Goal >>
Read the lines below. Copy out any that hold the string "picture".

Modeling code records
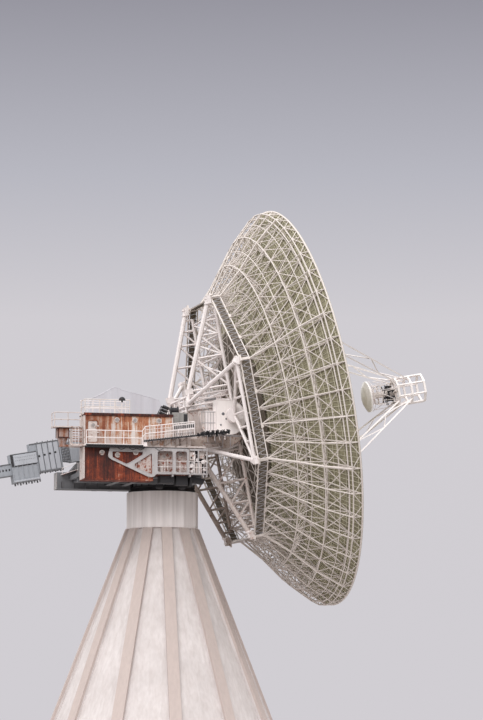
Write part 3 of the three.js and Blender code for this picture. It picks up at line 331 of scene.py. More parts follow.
SLOT_FINISH = {
    "concrete": CONCRETE, "dark_steel": DARK, "dark_rust": DEEP_RUST, "rusty_paint": RUSTY,
    "grey_paint": GREY, "white_paint": WHITE, "olive_aluminium": ALUMINIUM,
}
# Finishes by node. The bearing arms, the far bottom frame and the bottom bracing take white darkened as
# painted shade, and the near bottom frame takes the rust-stained white, partly as painted shade; the
# quadrupod, bearing housings and secondary mirror take paler whites as painted light.
NODE_FINISH = {
    "roof_hood": GALVANISED, "tail_root": TAIL_GREY, "tail_box_inner": TAIL_GREY, "tail_box_outer": TAIL_GREY,
    "tail_beam": TAIL_GREY, "cabin_floor_near": RUST_STAINED_WHITE_AND_SHADE, "cabin_floor_far": RUST_STAINED_WHITE_AND_SHADE,
    "bearing_arm_near": WHITE_PAINTED_SHADE, "bearing_arm_far": WHITE_PAINTED_SHADE,
    "secondary_mirror": WHITE_MIRROR_PAINTED_LIGHT, "quadrupod": PALE_WHITE_PAINTED_LIGHT, "cabin_roof_near": LATTICE, "cabin_roof_far": LATTICE,
    "rear_balcony": RUST_STAINED_WHITE_AND_SHADE,
    "bearing_housing_near": PALE_WHITE_PAINTED_LIGHT, "bearing_housing_far": PALE_WHITE_PAINTED_LIGHT, "bottom_frame_near": RUST_STAINED_WHITE_AND_SHADE,
    "bottom_frame_far": WHITE_PAINTED_SHADE, "bottom_bracing": WHITE_PAINTED_SHADE,
}
for row in frame["record"]["subparts"]:
    mesh = frame["nodes"][row["node"]].data
    mesh.materials.clear()
    mesh.materials.append(NODE_FINISH.get(row["node"], SLOT_FINISH[row["material_slot"]]))


SOCKET_KINDS = {
    "Geometry": "NodeSocketGeometry", "Radius": "NodeSocketFloat", "Depth": "NodeSocketFloat",
    "Sides": "NodeSocketInt", "Finish": "NodeSocketMaterial",
}


def new_grower(name, labels):
    """A node tree with these inputs, the inputs' identifiers, and the sockets that give their values."""
    tree = bpy.data.node_groups.new(name, "GeometryNodeTree")
    sockets = {}
    for label in labels:
        kind = SOCKET_KINDS[label]
        sockets[label] = tree.interface.new_socket(label, in_out="INPUT", socket_type=kind).identifier
    tree.interface.new_socket("Geometry", in_out="OUTPUT", socket_type="NodeSocketGeometry")
    return tree, sockets, add_node(tree, "NodeGroupInput").outputs


def end_grower(tree, shape, finish):
    """Realizes what the tree has grown and sets its finish."""
    solid = add_node(tree, "GeometryNodeRealizeInstances", {0: shape}).outputs[0]
    done = add_node(tree, "GeometryNodeSetMaterial", {"Geometry": solid, "Material": finish}).outputs[0]
    tree.links.new(done, add_node(tree, "NodeGroupOutput").inputs[0])


def bar_tree():
    """Grows a bar along each path of edges: half its width, its number of sides, and its finish."""
    tree, sockets, given = new_grower("bars_along_paths", ("Geometry", "Radius", "Sides", "Finish"))
    paths = add_node(tree, "GeometryNodeMeshToCurve", {0: given["Geometry"]}).outputs[0]
    section = add_node(tree, "GeometryNodeCurvePrimitiveCircle", {
        "Resolution": given["Sides"], "Radius": given["Radius"]}).outputs[0]
    bars = add_node(tree, "GeometryNodeCurveToMesh",
                    {"Curve": paths, "Profile Curve": section, "Fill Caps": True})
    end_grower(tree, bars.outputs[0], given["Finish"])
    return tree, sockets


def stud_tree():
    """Sets a short round head on each point, turned to the point's facing attribute."""
    tree, sockets, given = new_grower("round_heads_on_points",
                                      ("Geometry", "Radius", "Depth", "Sides", "Finish"))
    head = add_node(tree, "GeometryNodeMeshCylinder", {
        "Vertices": given["Sides"], "Radius": given["Radius"], "Depth": given["Depth"]}).outputs[0]
    facing = add_node(tree, "GeometryNodeInputNamedAttribute", {"Name": "facing"}, data_type="FLOAT_VECTOR")
    turn = add_node(tree, "FunctionNodeAlignRotationToVector", {"Vector": facing.outputs[0]},
                    axis="Z").outputs[0]
    points = add_node(tree, "GeometryNodeMeshToPoints", {"Mesh": given["Geometry"]}).outputs[0]
    heads = add_node(tree, "GeometryNodeInstanceOnPoints", {
        "Points": points, "Instance": head, "Rotation": turn}).outputs[0]
    end_grower(tree, heads, given["Finish"])
    return tree, sockets


BAR_TREE, BAR_SOCKETS = bar_tree()
STUD_TREE, STUD_SOCKETS = stud_tree()


def grown(mesh, tree, sockets, **values):
    """The plain mesh that a node tree makes from a guide mesh."""
    guide = bpy.data.objects.new("guide", mesh)
    bpy.context.scene.collection.objects.link(guide)
    modifier = guide.modifiers.new("grow", "NODES")
    modifier.node_group = tree
    for label, value in values.items():
        modifier[sockets[label]] = value
    bpy.context.view_layer.update()
    evaluated = guide.evaluated_get(bpy.context.evaluated_depsgraph_get())
    result = bpy.data.meshes.new_from_object(evaluated)
    bpy.data.objects.remove(guide)
    return result


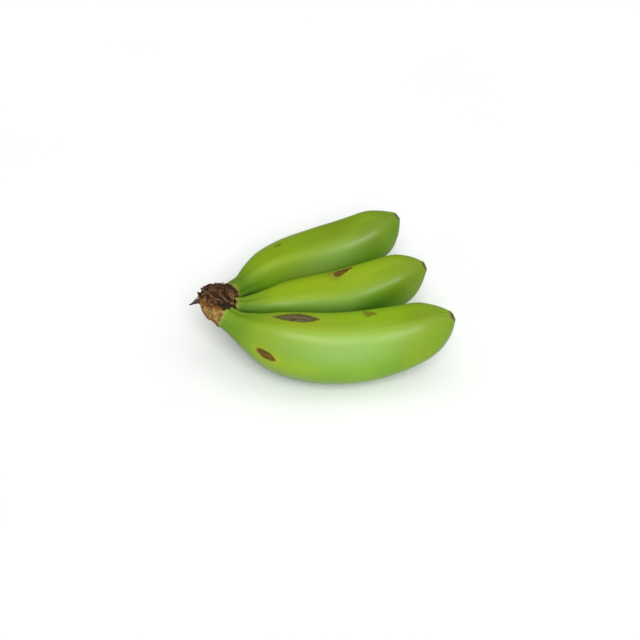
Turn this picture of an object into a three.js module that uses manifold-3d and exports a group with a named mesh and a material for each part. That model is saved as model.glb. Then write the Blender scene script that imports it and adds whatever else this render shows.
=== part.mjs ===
// A bunch of three green cooking bananas on the piece of crown they were cut with, lying on its
// bellies. Millimetres, +Z up. +X runs from the crown to the tips, and the row lies along Y.
import * as THREE from "three";
import { mergeVertices } from "three/addons/utils/BufferGeometryUtils.js";
import Module from "manifold-3d";

const wasm = await Module();
wasm.setup();

const { degToRad, lerp } = THREE.MathUtils;

// Girth of a banana: radii across the height of its section.
const ROOT_RADIUS = 4.2; // the root of the neck, inside the crown
const NECK_RADIUS = 7; // where the neck leaves the crown
const SHOULDER_RADIUS = 18.9; // where the neck has opened out into the body
const BELLY_RADIUS = 22; // the thickest stretch
const SNOUT_RADIUS = 7.1; // the blunt end, where the tip begins to close
const TIP_SCAR_RADIUS = 3; // the small flat scar that the flower left

// Width of the section as a share of its height.
const NECK_WIDTH = 0.87;
const SHOULDER_WIDTH = 0.82;
const BELLY_WIDTH = 0.9;
const SNOUT_WIDTH = 1.09;

// Each row of an outline is a share of the banana's length from the crown, and the value there.
const GIRTH_OUTLINE = [
  [0, NECK_RADIUS],
  [0.06, 1.15 * NECK_RADIUS],
  [0.14, lerp(NECK_RADIUS, SHOULDER_RADIUS, 0.53)],
  [0.24, SHOULDER_RADIUS],
  [0.38, lerp(SHOULDER_RADIUS, BELLY_RADIUS, 0.9)],
  [0.55, BELLY_RADIUS],
  [0.7, lerp(BELLY_RADIUS, SNOUT_RADIUS, 0.11)],
  [0.81, lerp(BELLY_RADIUS, SNOUT_RADIUS, 0.26)],
  [0.89, lerp(BELLY_RADIUS, SNOUT_RADIUS, 0.44)],
  [0.945, lerp(BELLY_RADIUS, SNOUT_RADIUS, 0.75)],
  [0.975, SNOUT_RADIUS],
  [1, TIP_SCAR_RADIUS],
];
const WIDTH_OUTLINE = [
  [0, NECK_WIDTH],
  [0.15, SHOULDER_WIDTH],
  [0.4, BELLY_WIDTH],
  [1, SNOUT_WIDTH],
];
const TIP_SCAR_BULGE = 0.8;

// Soft ridges run along each banana.
const RIDGES = 5;
const RIDGE_SHARPNESS = 5.5; // higher gives flatter sides between sharper ridges

// The bananas from the near side of the bunch to the far side. A neck leaves the crown at `at`
// and a tip ends at `at`. Headings are degrees from +X towards +Y, rises are degrees above the
// level, and reaches say how far the banana keeps to that line before it bends. The crown's edge
// lies crownEdge along the banana from `at`. The ridge angle is measured from the top of the
// section towards the near side, and it turns by ridgeTwist degrees from neck to tip.
const BANANAS = [
  {
    name: "banana_front",
    girth: 1.04,
    neck: { at: [-8.2, -12, 41.2], heading: -47, rise: -15.2, reach: 50.5 },
    tip: { at: [129.2, -46.1, 45.5], heading: -10.5, rise: 40, reach: 59.5 },
    crownEdge: 1.2,
    ridgeAngle: 22,
    ridgeTwist: 5,
  },
  {
    name: "banana_middle",
    girth: 0.93,
    neck: { at: [1.1, -1.7, 35.2], heading: 0.5, rise: -15.5, reach: 69 },
    tip: { at: [126.8, 3.2, 43.7], heading: -11.5, rise: 34, reach: 53 },
    crownEdge: -2.5,
    ridgeAngle: 33,
    ridgeTwist: 15,
  },
  {
    name: "banana_back",
    girth: 0.96,
    neck: { at: [3.2, 13, 36.5], heading: 45, rise: -18, reach: 50 },
    tip: { at: [121.6, 50.6, 47.2], heading: 1.5, rise: 43.5, reach: 54 },
    crownEdge: -4.5,
    ridgeAngle: 22,
    ridgeTwist: 25,
  },
];

// Each neck sits this deep in a socket of the crown, and touching pieces keep the clearance.
const NECK_SEAT = 6;
const SOCKET_WALL = 1.2;
const CLEARANCE = 0.3;

// The crown: a shrivelled pad, longest across the row of necks, sliced off on a slant.
const CROWN_CENTRE = [-10.2, 0.2, 41.5];
const CROWN_SIZE = [21, 27, 17];
const CROWN_SQUARENESS = 2.4; // 2 is an egg, higher is nearer a block
const CROWN_FOLDS = 9; // wrinkles round the pad
const CROWN_FOLD_DEPTH = 0.05; // share of its radius
const CROWN_SLICE = { normal: [-0.75, -0.6, -0.3], distance: 11 };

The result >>
Write part 3 of the three.js and Blender code for this picture. It picks up at line 331 of scene.py. More parts follow.
Turn this picture of an object into a three.js module that uses manifold-3d and exports a group with a named mesh and a material for each part. That model is saved as model.glb. Then write the Blender scene script that imports it and adds whatever else this render shows.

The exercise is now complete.